==== MATERIAL ====

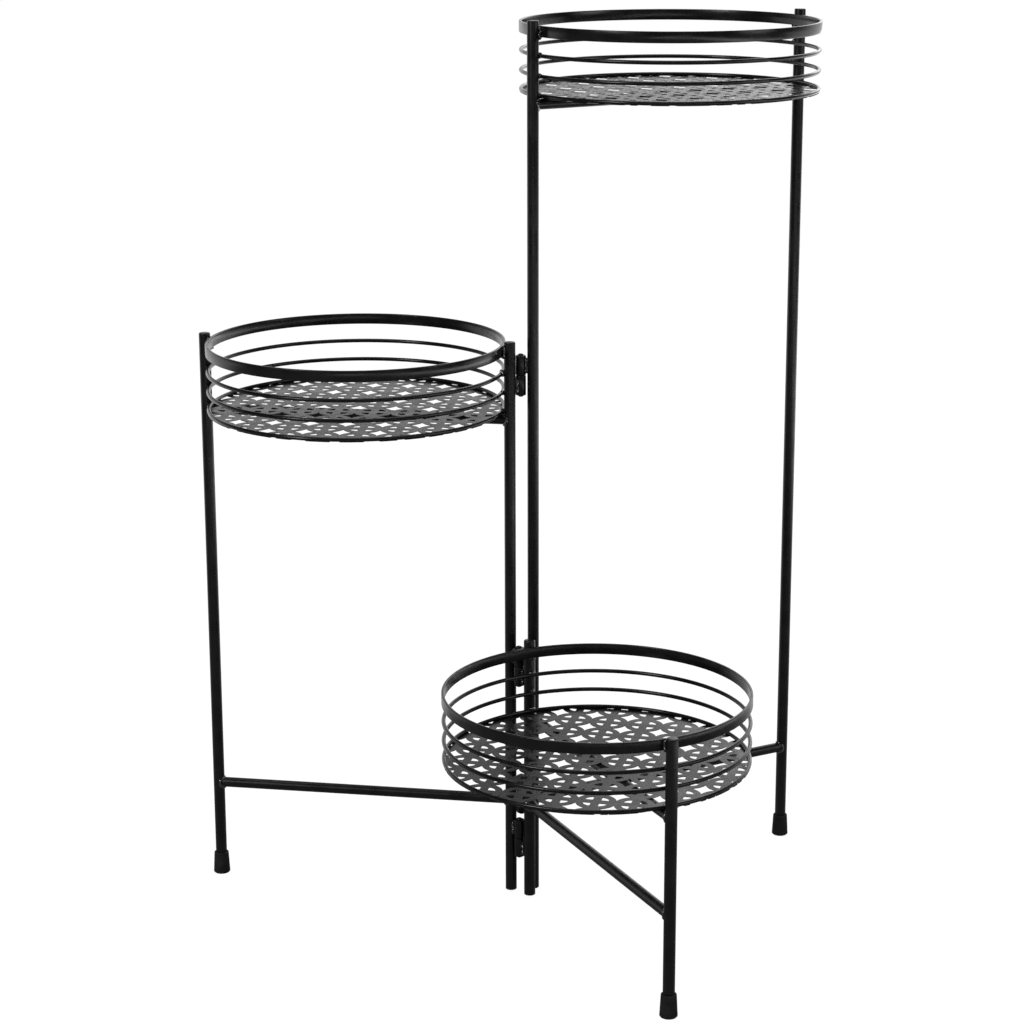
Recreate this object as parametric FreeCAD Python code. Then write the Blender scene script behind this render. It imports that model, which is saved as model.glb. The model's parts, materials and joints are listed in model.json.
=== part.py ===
import FreeCAD, Part
import math
import os

# Folding three-tier plant stand: three flat welded frames of round tube (tall, mid, low), each
# carrying a round wire basket, hinged side by side at their inner legs with weld-on barrel hinges.
# Millimetres and degrees. +Z is up, +X is right and +Y is away from the front. The origin is on the
# ground, at the centre of the stand's footprint box.

os.makedirs("parts", exist_ok=True)
V = FreeCAD.Vector
UP = V(0, 0, 1)

# ---------------------------------------------------------------- driving dimensions
# tubes and bars
LEG_OD = 10.0
LEG_WALL = 1.0
LEG_END = 1.6                # closed top end of a leg tube
BAR_D = 9.0
LOWER_BAR_HEIGHT = 88.0      # centre line above the ground
INNER_LEG_LIFT = 2.0         # the inner legs end this far above the ground

# baskets
BASKET_OD = 260.0
RIM_HEIGHT = 9.5
RIM_THICKNESS = 2.5
WIRE_D = 3.5
WIRE_DROPS = {"upper_wire": 25.0, "lower_wire": 42.0, "base_wire": 58.0}    # rim top to wire centre
RING_SIDES = 30              # rings, rim and floor edge are drawn as this many straight chords
WIRE_SIDES = 6               # and the round wire's section as this many flats

# pierced basket floor
FLOOR_THICKNESS = 1.0
FLOOR_SETBACK = 0.6          # floor edge inside the outside of the basket
STAR_PITCH = 31.4
STAR_TIP = 9.0               # star centre to each of its four tips
STAR_WAIST = 5.3             # star centre to the middle of each hollow side

# hinges
KNUCKLE_OD = 9.0
KNUCKLE_LENGTH = 17.3
KNUCKLE_GAP = 1.1            # weld gap between a knuckle and its own leg
KNUCKLE_PLAY = 0.3           # between the two knuckles of a barrel
PIN_D = 4.9
PIN_CLEARANCE = 0.05         # radial, pin in knuckle
PIN_PROUD = 1.5              # pin end beyond its knuckle
FOLDED_LEG_GAP = 2.4         # between two neighbouring legs when the stand is folded flat
BARREL_SIDES = 16            # knuckles and pins are drawn with this many flats

# rubber feet
FOOT_TOP_D = 13.0
FOOT_BOTTOM_D = 15.0
FOOT_HEIGHT = 20.0
FOOT_SOLE = 4.0
FOOT_EDGE = 1.5
FOOT_SIDES = 20              # flats round a foot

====

» **WHAT IS NEEDED**:
Copy out only the lines running from the beginning of the data to the line with "UP = V(0, 0, 1)", both ends included.

» **RESULT FOR THIS TASK**:
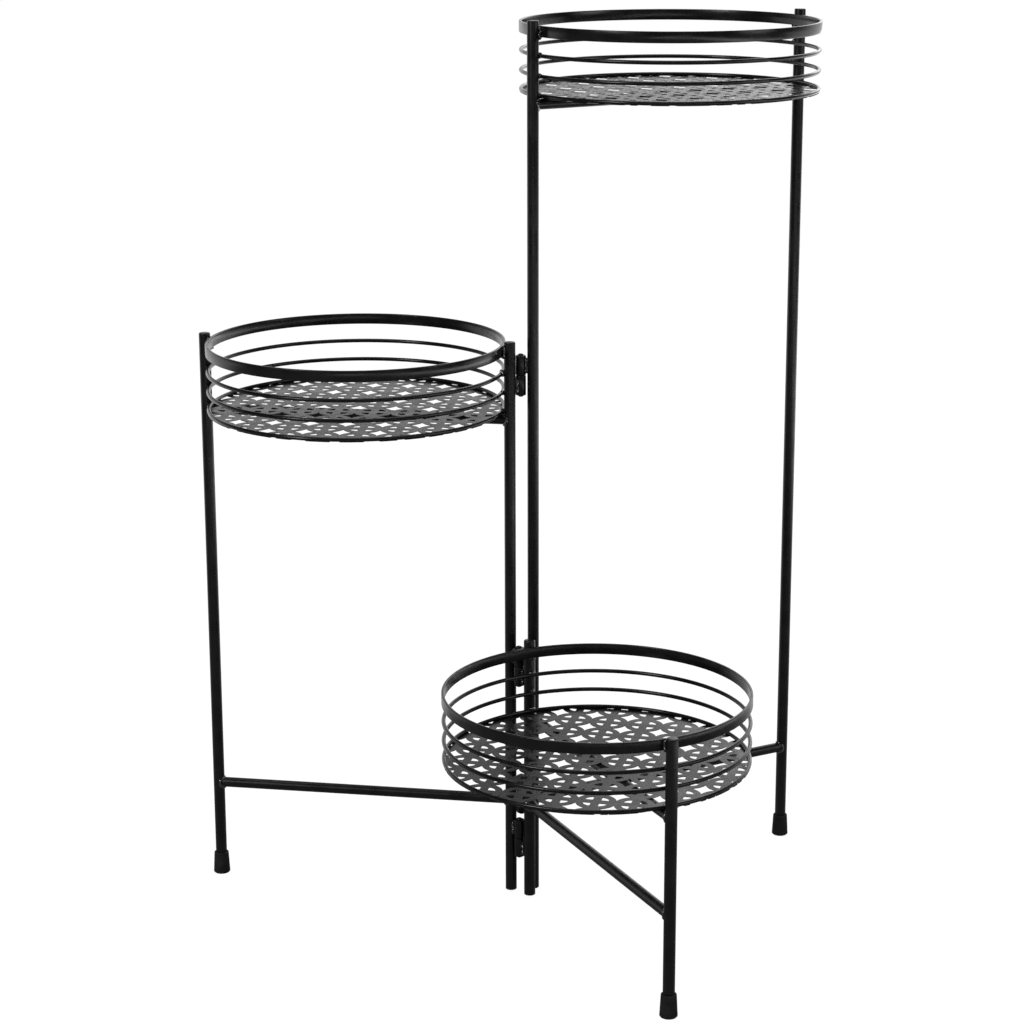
Recreate this object as parametric FreeCAD Python code. Then write the Blender scene script behind this render. It imports that model, which is saved as model.glb. The model's parts, materials and joints are listed in model.json.
=== part.py ===
import FreeCAD, Part
import math
import os

# Folding three-tier plant stand: three flat welded frames of round tube (tall, mid, low), each
# carrying a round wire basket, hinged side by side at their inner legs with weld-on barrel hinges.
# Millimetres and degrees. +Z is up, +X is right and +Y is away from the front. The origin is on the
# ground, at the centre of the stand's footprint box.

os.makedirs("parts", exist_ok=True)
V = FreeCAD.Vector
UP = V(0, 0, 1)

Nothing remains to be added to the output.